NATO mulls Open Skies treaty after US pull-out

Foreign Desk Report

BRUSSELS: NATO envoys will discuss the future of the Open Skies treaty on Friday after the United States announced it would quit the 35-nation pact that allows unarmed surveillance flights over member countries, an official of the defence alliance said.
Russia says U.S. withdrawal from Open Skies treaty undermines international security. France says regrets U.S. decision to withdraw from Open Skies treaty
Senior officials in President Donald Trump’s administration, which says Russia has repeatedly violated the treaty’s terms, said on Thursday that Washington would formally pull out of Open Skies in six months.
The U.S. move deepens doubts about whether Washington will seek to extend the 2010 New START accord, which imposes the last remaining limits on U.S. and Russian deployments of strategic nuclear arms to no more than 1,550 each. It expires in February.
U.S. allies in the North Atlantic Treaty Organization (NATO) have pressed Washington not to leave the Open Skies pact, whose unarmed overflights are aimed at bolstering confidence and providing members forewarning of surprise military attacks.
The NATO official recalled concern raised at a 2018 summit of alliance leaders that “Russia’s selective implementation” of Open Skies was undermining their security. “In particular, we are concerned that Russia has restricted flights over certain areas,” the official said. “Allies continue to consult closely on the future of the treaty and the North Atlantic Council will meet today to discuss the issue.”
Russia denied on Friday a U.S. accusation that it had repeatedly violated the Open Skies treaty, which allows unarmed surveillance flights over member countries, and said it was Washington that had flouted the terms of the pact.

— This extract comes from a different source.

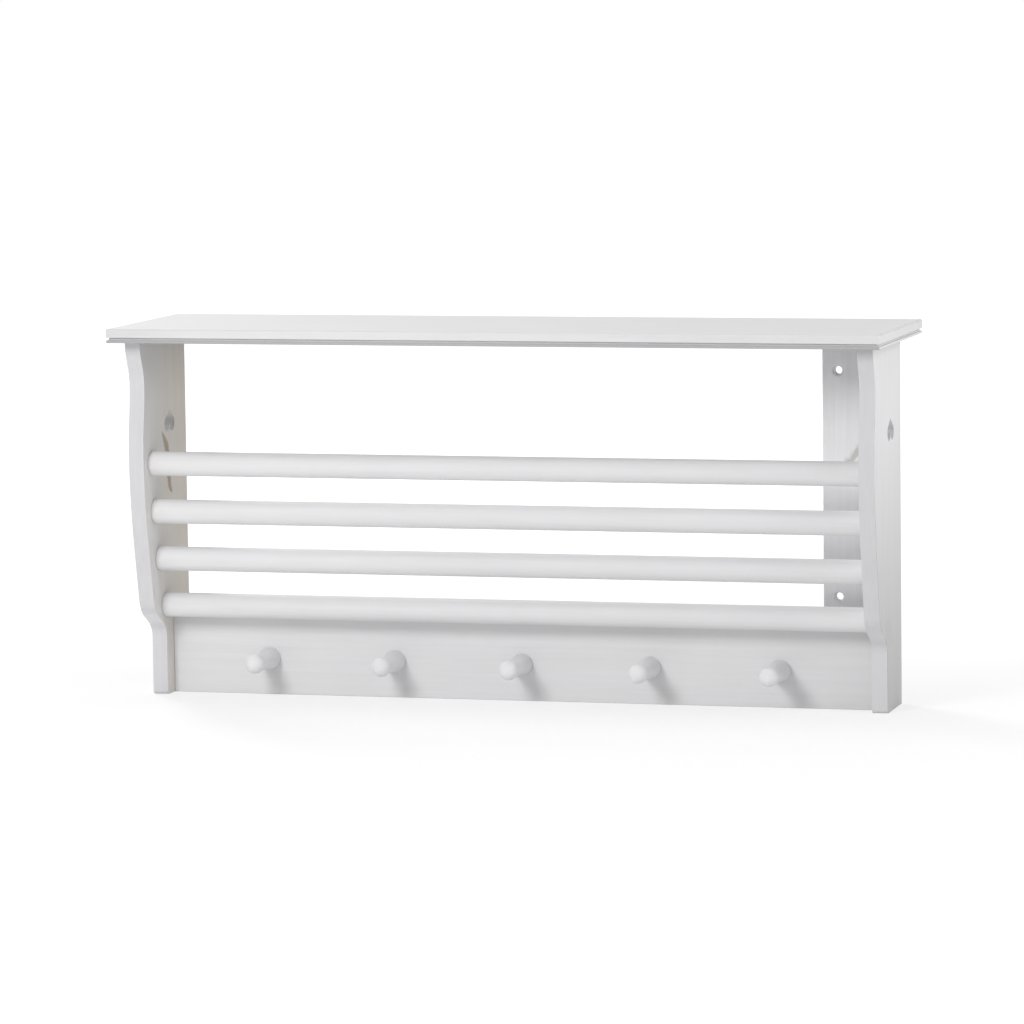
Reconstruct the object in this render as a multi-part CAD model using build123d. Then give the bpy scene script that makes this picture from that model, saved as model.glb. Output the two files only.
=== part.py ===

Washington said on Thursday it would pull out of the 35-nation treaty within six months, the Trump administration’s latest move to withdraw from a major global accord.
Russia’s Deputy Foreign Minister Sergei Ryabkov said Washington had not cited any facts to back up its accusation. He described what he said were U.S. violations of the treaty as “flagrant” and promised to provide detailed evidence of them to other signatory nations.
“We will spend more time having dialogue with these countries to show… with slides, with booklets, why the United States is lying in its claim that Russia is violating the Open Skies treaty, why the U.S. itself is violating this treaty, and what way forward Russia is offering,” Ryabkov said.
The disagreement between the two nuclear powers sours the atmosphere at a time when Washington is considering whether to agree to extend the 2010 New START accord, which imposes the last remaining limits on U.S. and Russian deployments of strategic nuclear arms. The New START treaty expires in February.
Ryabkov said Washington’s proposed withdrawal from the Open Skies treaty mirrored the U.S. decision to pull out of the Intermediate-range Nuclear Forces Treaty with Russia in August 2019.